-- Start of Data entries --

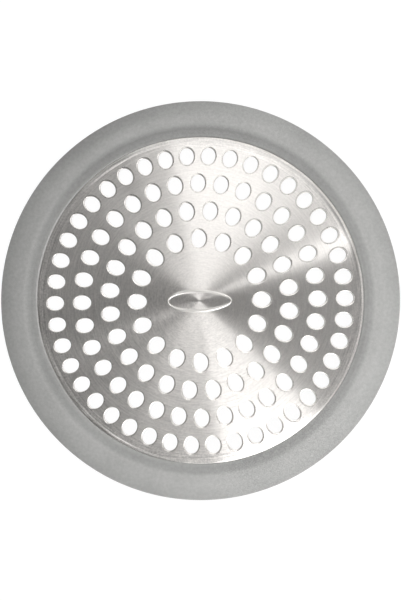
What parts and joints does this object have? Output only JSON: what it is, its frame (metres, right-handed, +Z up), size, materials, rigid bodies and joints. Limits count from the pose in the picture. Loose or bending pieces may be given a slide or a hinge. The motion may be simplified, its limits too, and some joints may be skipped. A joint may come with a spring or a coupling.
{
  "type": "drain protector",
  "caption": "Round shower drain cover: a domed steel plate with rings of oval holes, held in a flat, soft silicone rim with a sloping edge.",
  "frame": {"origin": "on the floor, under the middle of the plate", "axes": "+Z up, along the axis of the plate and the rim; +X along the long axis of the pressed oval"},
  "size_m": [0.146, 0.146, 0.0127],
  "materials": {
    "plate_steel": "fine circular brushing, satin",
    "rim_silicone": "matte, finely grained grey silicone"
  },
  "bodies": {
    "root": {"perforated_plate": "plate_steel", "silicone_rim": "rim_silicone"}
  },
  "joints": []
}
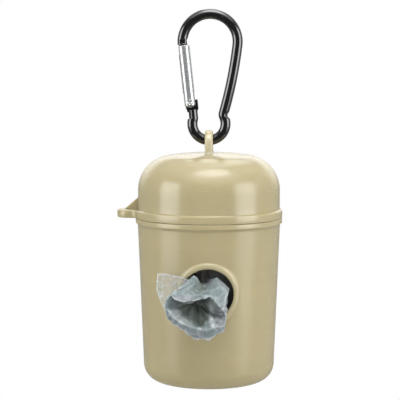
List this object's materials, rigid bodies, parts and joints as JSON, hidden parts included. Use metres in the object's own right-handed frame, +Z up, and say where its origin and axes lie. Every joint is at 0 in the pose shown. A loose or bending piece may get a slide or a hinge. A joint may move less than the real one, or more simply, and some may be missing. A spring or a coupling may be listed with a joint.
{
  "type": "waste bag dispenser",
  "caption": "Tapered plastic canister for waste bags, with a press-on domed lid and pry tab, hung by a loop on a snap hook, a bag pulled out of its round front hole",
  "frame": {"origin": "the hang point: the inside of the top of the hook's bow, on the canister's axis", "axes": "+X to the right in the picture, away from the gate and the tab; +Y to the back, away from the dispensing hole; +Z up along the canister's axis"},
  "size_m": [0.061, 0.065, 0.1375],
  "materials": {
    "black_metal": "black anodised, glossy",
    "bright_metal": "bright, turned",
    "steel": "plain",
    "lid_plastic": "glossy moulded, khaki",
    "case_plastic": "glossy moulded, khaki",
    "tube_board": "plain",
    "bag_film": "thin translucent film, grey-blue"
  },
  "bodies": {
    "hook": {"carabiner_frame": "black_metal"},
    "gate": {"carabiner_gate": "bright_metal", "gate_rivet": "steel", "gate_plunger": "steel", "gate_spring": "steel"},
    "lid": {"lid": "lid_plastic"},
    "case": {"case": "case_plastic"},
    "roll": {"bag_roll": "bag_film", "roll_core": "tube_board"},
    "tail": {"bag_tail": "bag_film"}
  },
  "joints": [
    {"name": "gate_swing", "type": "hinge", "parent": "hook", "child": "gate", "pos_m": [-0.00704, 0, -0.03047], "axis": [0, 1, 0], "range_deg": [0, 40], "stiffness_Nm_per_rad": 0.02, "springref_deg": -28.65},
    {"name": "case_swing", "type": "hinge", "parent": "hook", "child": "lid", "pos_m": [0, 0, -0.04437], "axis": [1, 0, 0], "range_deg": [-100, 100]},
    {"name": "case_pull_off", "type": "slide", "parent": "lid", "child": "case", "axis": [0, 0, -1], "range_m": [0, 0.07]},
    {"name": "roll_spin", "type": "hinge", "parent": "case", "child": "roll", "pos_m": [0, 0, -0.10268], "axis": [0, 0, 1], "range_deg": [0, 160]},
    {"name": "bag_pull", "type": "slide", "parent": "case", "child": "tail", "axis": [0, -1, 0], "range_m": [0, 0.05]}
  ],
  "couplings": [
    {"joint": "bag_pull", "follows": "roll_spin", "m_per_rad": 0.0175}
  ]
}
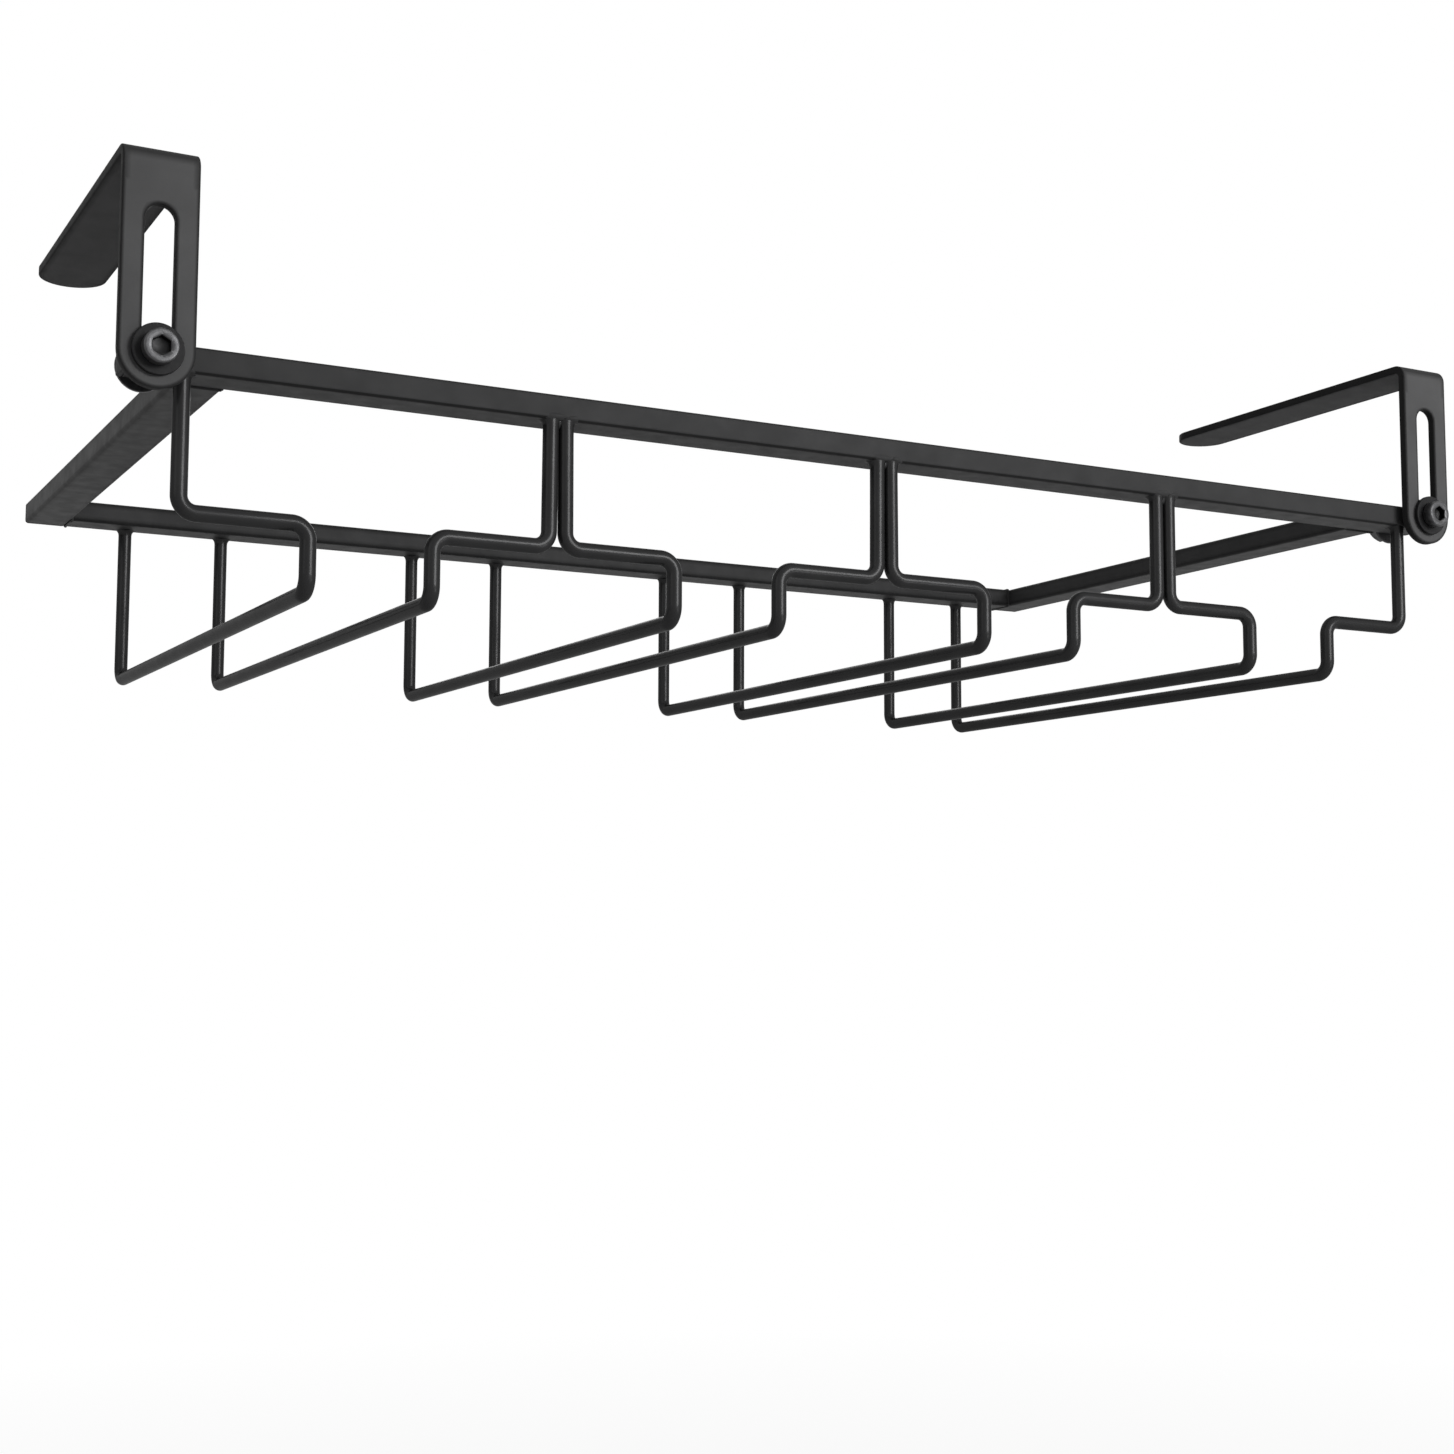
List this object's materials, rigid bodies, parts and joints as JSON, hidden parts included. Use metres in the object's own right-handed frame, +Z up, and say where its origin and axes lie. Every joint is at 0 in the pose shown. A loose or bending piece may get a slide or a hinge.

-- End of Data entries --

Given exercise:
Look over the listing. Pull out every line with the string "picture" in it.

Full output:
What parts and joints does this object have? Output only JSON: what it is, its frame (metres, right-handed, +Z up), size, materials, rigid bodies and joints. Limits count from the pose in the picture. Loose or bending pieces may be given a slide or a hinge. The motion may be simplified, its limits too, and some joints may be skipped. A joint may come with a spring or a coupling.
  "frame": {"origin": "the hang point: the inside of the top of the hook's bow, on the canister's axis", "axes": "+X to the right in the picture, away from the gate and the tab; +Y to the back, away from the dispensing hole; +Z up along the canister's axis"},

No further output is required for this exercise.